In one example, Teva cited an email sent in August 2010 by Rimsa’s quality control supervisor, addressed to the CEO ahead of an audit. In the email, she wrote that the number of Rimsa products that do not meet regulatory demands is constantly on the rise, and that she is worried and does not want to face the consequences of the illegal activities being performed by the company. Another email, sent from Leopoldo de Jesus Espinosa Abdala to his brother Fernando Espinosa Abdala, states that of the 146 products manufactured by the company at the time of the email, 71 did not match the official reports.


In its Monday filing, Teva stated the settlement with the Espinosa brothers awarded Teva compensation in the hundreds of millions of dollars. The plaintiffs estimated the compensation at $350 million.


Teva reported on the compensation in its first quarter reports for 2018, stating it had “benefits from legal settlements of $1.3 billion mainly related to the Allergan working capital adjustments, the Rimsa settlement, and the reversal of the carvedilol judgment against Teva.” The compensation from Allergan amounted to almost all that sum, however, casting doubt on the number Teva stated in Monday’s filing. Calcalist previously reported that the sum received from the Espinosa family was around $45 million—the last payment held in a trust that Teva was due to pay for the Rimsa acquisition, but didn’t.
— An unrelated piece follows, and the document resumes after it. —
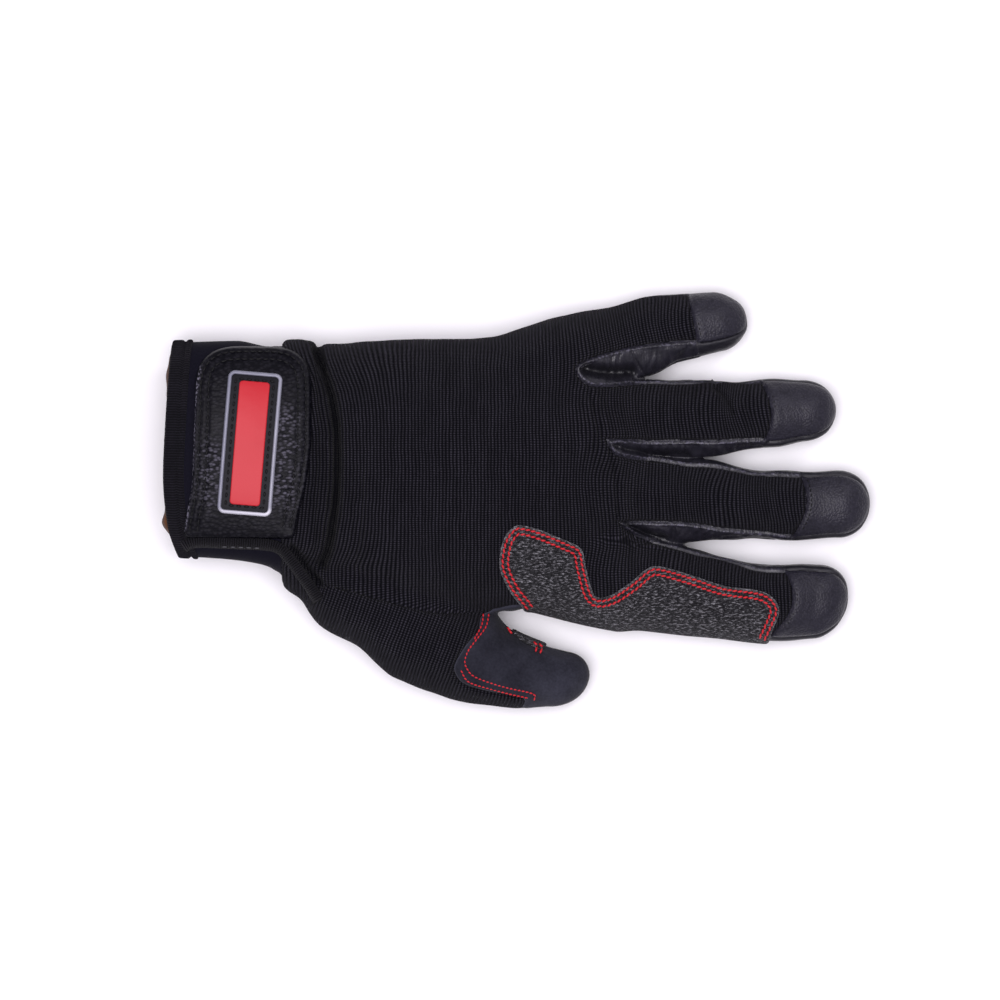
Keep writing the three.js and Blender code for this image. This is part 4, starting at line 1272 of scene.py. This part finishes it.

According to Teva’s Monday filing, it previously absolved some of the defendants in the suit, as well as Citigroup, of any legal liability. Those absolved include former CEO Erez Vigodman, under which the acquisitions of both Actavis and Rimsa were made. The immunity awarded was the decision of the company’s shareholders, Teva said.


Teva’s relationship with Citigroup extends beyond its advisory role in the Rimsa deal: in December, Teva chose Citi, via Citibank N.A., as the successor depositary bank for its American Depositary Receipt (ADR) program. Teva’s ADRs are traded on NYSE.